Seçmen çok farklı sebeplerle, motivasyonla, saiklerle oy kullanabilir. Ekonomik sebepler, etnik veya mezhebi faktörler, sosyal çevre vs… Kimi zaman memlekette yaşanan bir olay (Öcalan’ın yakalanması gibi) seçimin kaderini belirler, kimi zaman (27 Nisan bildirisi veya 2009’daki küresel ekonomik kriz gibi) vatandaşın tutumunu etkiler.
Seçmen davranışı açısından bir faktör de liderle olan ilişkidir. Erbakan aşkı, Demirel veya Türkeş sevdası, Özal muhabbeti gibi…
Türk siyasetinde lider faktörü en baskın faktörlerden biridir. Son dönemlerde muhalefetin başarı yakalayamamasının altında yatan faktör ‘lider sorunu’dur.
Erdoğan gibi karizmatik, vizyoner, iletişim ustası ve güçlü bir lider karşısında sönük ve zayıf profil adaylarla rekabet etmeye çalışıyorlar.
Lider ise gözünün rengiyle, ses tonuyla, endamıyla oluşmuyor. Muhalefetin lider sorununun temeli aynı zamanda bir siyasetsizlik hali sorunudur. Siyaset üretemeyen bir anlayış lider üretemez.
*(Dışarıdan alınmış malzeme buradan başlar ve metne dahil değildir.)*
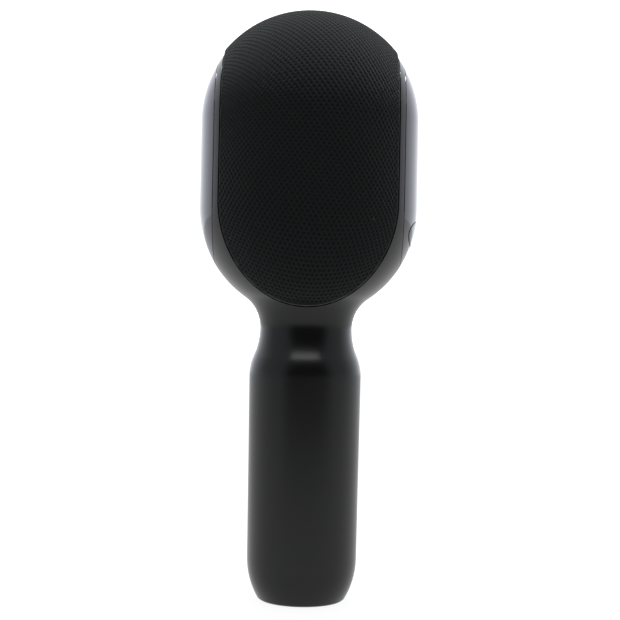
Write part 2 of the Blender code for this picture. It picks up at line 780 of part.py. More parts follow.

Geçmişte kimi zaman seçmen bir seferlik deneme yoluyla kimi adaylara şans açmış, popülist vaatlerine kanarak birisine meyl etmiş olabilir. Konjonktür denk geldiğinde birisi diğerlerinin önünde de kalabilir. Ama bunların hiçbiri uzun soluklu bir lider-seçmen ilişkisi oluşturmaz. Hasbelkader sandıktan çıkan veya kongre kazanan kişi de lidere dönüşmez.
Lider-seçmen ilişkisi uzun vadeli bir gönül ilişkisidir. Halk lidere gönülden bağlanır, onun çağrısıyla gerekirse tankların-uçakların önüne atılır. Bu, oy vermenin ötesinde bir bağlılık durumudur. Ülkenin kaderiyle liderin örtüştürüldüğü hallerde seçmen ülkesini düşünerek cansiperane bir tavır sergiler.
İşte özellikle seçim sürecinin kızıştığı şu günlerde sahada seçmenlerin dilinden en çok dökülen sözlerin başında ‘liderimizin arkasındayız, liderimize selam söyle’ gibi ifadeler geliyor. Cumhurbaşkanımız Erdoğan’ı İstanbul belediye başkanlığı döneminden destekleyenler ise ‘reis’e bağlılık’ üzerinden bu ilişkiyi ifade ediyorlar.
Kendi partisinde bile seçilemeyen Muharrem İnce’nin lider vasfından sanırım bahsedilemez. İnce ne partisinin lideri, ne de Türkiye için böyle bir vasfı var. Diğer adaylar da genel başkan olarak seçmenin oyunu çekmeye çalışıyorlar. Oysa Erdoğan örnekliğinde bir oy kazanma değil, bir gönül kazanma, bir sevda hikâyesi durumu var.
Siyasetin en alt kademelerinden yukarıya doğru gelişen, 1994 yerel seçimlerindeki başarıyla vitrine çıkan bir liderlik hikâyesidir bu.
Hapisle, bildirilerle, suikast girişimleriyle, darbelerle, kapatma davalarıyla, kumpas ve hilelerle önü kesilmeye çalışılan ama her saldırıda biraz daha büyüyen bir liderlik…
2023 gibi gelecek vizyonlarıyla, dev projelerle, vatandaşın gönlünde taht kuran hizmet ve yatırımlarla perçinlenen bir liderlik…
Toplumun her kesiminin meselelerini çözmek için baldıran zehri içen, büyük riskler alan, sessiz devrim denilen demokratikleşme hamlelerini gerçekleştirerek güçlenen bir liderlik…
Dünya beşten büyüktür, one minute, medeniyetler ittifakı gibi çıkışlarıyla dünya mazlumlarına kol kanat gererek küreselleşen bir liderlik…
AK Parti’li olur veya olmaz seçmenin zihninde Erdoğan denilince bir lider algısı oluşuyorsa bu büyük bir siyasi başarıdır ve şu anki rakiplerinin baş edemeyeceği bir avantajdır.
Parti kongresinde seçilen kişi genel başkan olabilir ama lider olamaz. Seçimde her seçilen veya hükümet kuran da büyük lider olarak anılmaz.
Cumhurbaşkanı, devletin başıdır ve ülkenin birliğini temsil eder. Seçmen de sandıkta ülkenin liderine oy verecek. Bu yüzden liderlik vasfına sahip siyasetçi olarak Erdoğan’ın şanslı olmasından daha doğal ne olabilir?